For thirty years now, women have only gained in stature, success and opportunities, in virtually every genre.  From Madonna to Janet Jackson, from Tracy Chapman to Meg White, from Alanis Morissette to Adele, from Taylor Swift to Gwen Stefani, from Christina Aguilera to Brandi Carlile, the charts are brimming with female artists as never before.  Under the pop radar are dozens of all-female bands knocking ’em dead in clubs everywhere. Lady Gaga and new sensations like Alabama Shakes’ Brittany Howard are ample proof that the ladies are now clearly as influential as the guys and have long since shunned the supporting role.

Tracy Chapman

As Annie Lennox and Aretha Franklin sang in an exuberant 1985 duet:  “Now there was a time when they used to say that behind every great man, there had to be a great woman, but in these times of change, you know that’s no longer true, so we’re coming out of the kitchen, ’cause there’s something we forgot to say to you, Sisters are Doing it for Themselves, standing on their own two feet and ringing on their own bells…”
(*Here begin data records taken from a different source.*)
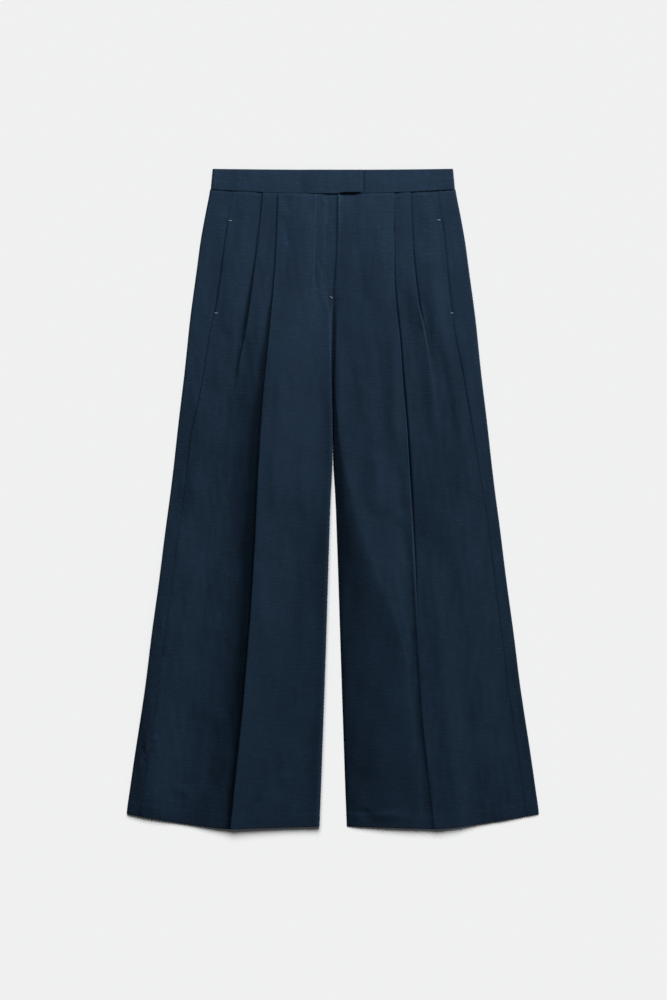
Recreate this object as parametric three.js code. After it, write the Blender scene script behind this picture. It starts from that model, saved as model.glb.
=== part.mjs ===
// Pleated wide-leg trousers, laid flat with the front up.
// Millimetres, +Z up, waist towards +Y. The origin is on the surface they lie on, under the garment's middle.
//
// Every piece is a wall of cloth. Its cross-sections are paths of [out, height] points, where "out" is the
// distance from the centre line, and each path is given the thickness of the cloth and lofted from one "down"
// (the distance below the waist edge) to the next. Right and left are the wearer's: with the front up, the
// right leg lies at -X.
import * as THREE from "three";

// ---- Driving dimensions ----
const LENGTH = 1054; // waist edge to hem, along the crease
const HALF_WAIST = 192; // centre line to side fold, at the waist edge
const BAND_AT_SIDE = 31.5; // height of the waistband at the side folds
const BAND_AT_CENTRE = 39.5; // height of the waistband at the centre front
const BAND_DIP = 1.5; // how far the waist edge dips at the centre
const HEM_RISE_AT_SIDE = 24; // how much shorter the leg is at its side fold than at its crease
const HEM_RISE_AT_INSEAM = 4; // and at its inseam
const HEM_CURVE = 1.35; // power of the hem's curve from the crease to the side fold
const HEM_TURN_UP = 30; // cloth turned up inside the hem

const CLOTH = 1.1; // one layer of cloth
const POCKETING = 1.0; // one layer of a pocket bag
const BAND = 2.4; // the waistband, which is folded double
const SEAM_GAP = 0.3; // clearance between two pieces that meet
const PLEAT_PITCH = CLOTH + 0.5; // from one layer of a pleat to the next
const OPEN_FOLD_RADIUS = 3; // extra radius of a fold that has opened out
const EDGE_ROUND = 1.4; // how far a folded edge takes to reach its full thickness
const SEAM_STRIP = 4; // level strip along each side of a side seam
const FOLD_STEPS = 3; // straight stretches in one turn of a pleat
const ROLL_STEPS = 4; // straight stretches round a side fold, a pocket bag's fold or the front's inner roll
const CLEAR_OF_FOLD = 2; // level cloth in front of a fold's edge

const TOP = 36; // "down" of the waist seam, between its heights at side and centre
const FLY_END = 207; // "down" of the bottom of the fly
const BELOW_FLY = 219; // "down" where the two fronts stop lapping and meet edge to edge
const CROTCH = 335; // "down" of the crotch
const UNDERLAP = 25; // how far the left front and band run under the right ones
const TAB_END = 47.5; // how far the tab of the right band runs past the centre
const TAB_LIFT = 2; // how much shorter the tab is than the band it covers
const BAND_CLIMB = 25; // width over which the right band climbs over the end of the left one
const BAND_DIVE = 19; // width over which the left band dives under the tab
const POCKET_CLEARANCE = 1; // from the edge of a pocket bag to the side seam

// Heights of the middle of a wall above the surface
const UNDERLAP_LAYER = 3.2;
const FLY_LAYER = 4.75;
const BAND_FLOOR = BAND / 2;
const BAND_FRONT = 4.7;
const BAND_UNDERLAP = BAND * 1.5 + SEAM_GAP;
const BAND_TAB = BAND * 2.5 + 2 * SEAM_GAP;

// ---- Tables, a row for each section ----
// side: centre line to side fold. gap: half the space between the legs. front: height of the front's wall.
// swell: how far the front stands up between its side seam and its outer pleat.
const OUTLINE = [
  { down: 0, side: 192, gap: 0, front: 3.6, swell: 0 },
  { down: 36, side: 195, gap: 0, front: 3.6, swell: 0.2 },
  { down: 60, side: 200, gap: 0, front: 4.6, swell: 1.2 },
  { down: 120, side: 211.5, gap: 0, front: 4.6, swell: 2 },
  { down: 185, side: 220, gap: 0, front: 4.6, swell: 2.2 },
  { down: 249, side: 228, gap: 0, front: 4.6, swell: 2.2 },
  { down: 345, side: 238.5, gap: 0, front: 4.6, swell: 2.2 },
  { down: 441, side: 249.5, gap: 0, front: 3.4, swell: 2.6 },
  { down: 537, side: 261, gap: 5, front: 3.2, swell: 3 },
  { down: 633, side: 273, gap: 9.5, front: 3.2, swell: 3.2 },
  { down: 729, side: 285.5, gap: 12.5, front: 3.2, swell: 3.2 },
  { down: 825, side: 297, gap: 14.5, front: 3.2, swell: 3.2 },
  { down: 921, side: 310.5, gap: 17.5, front: 3.4, swell: 3 },
  { down: 1017, side: 324.5, gap: 21, front: 4, swell: 2 },
  { down: 1054, side: 330, gap: 23, front: 4, swell: 1.4 },
];
const SWELL_BETWEEN_FOLDS = 0.3; // part of the swell that is left between the outer pleat and the crease

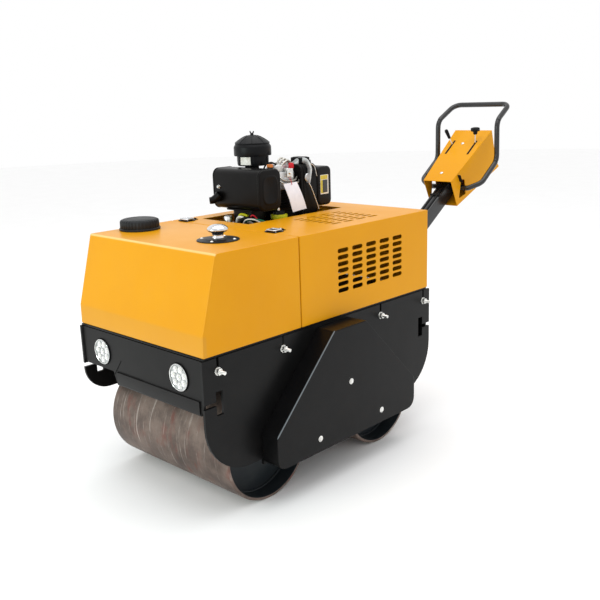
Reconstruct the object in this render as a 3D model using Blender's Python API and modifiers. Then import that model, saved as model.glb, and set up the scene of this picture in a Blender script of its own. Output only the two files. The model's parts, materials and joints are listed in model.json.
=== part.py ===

Aretha Franklin and Annie Lennox

Lastly, an anomaly:  You have read here numerous times about the sturdy gang of Los Angeles session musicians known as The Wrecking Crew, the anonymous musicians whose substantial talents were employed in recording hundreds of Top Ten hits in the 1960s and 1970s for everyone from The Byrds and The Beach Boys to the Righteous Brothers and Simon and Garfunkel.  Membership in the Wrecking Crew was all men…except for bassist Carol Kaye, easily the most ubiquitous bass player in the history of recorded music.  That immediately identifiable bass line on “The Beat Goes On” and “You’ve Lost That Lovin’ Feeling”?  That’s hers.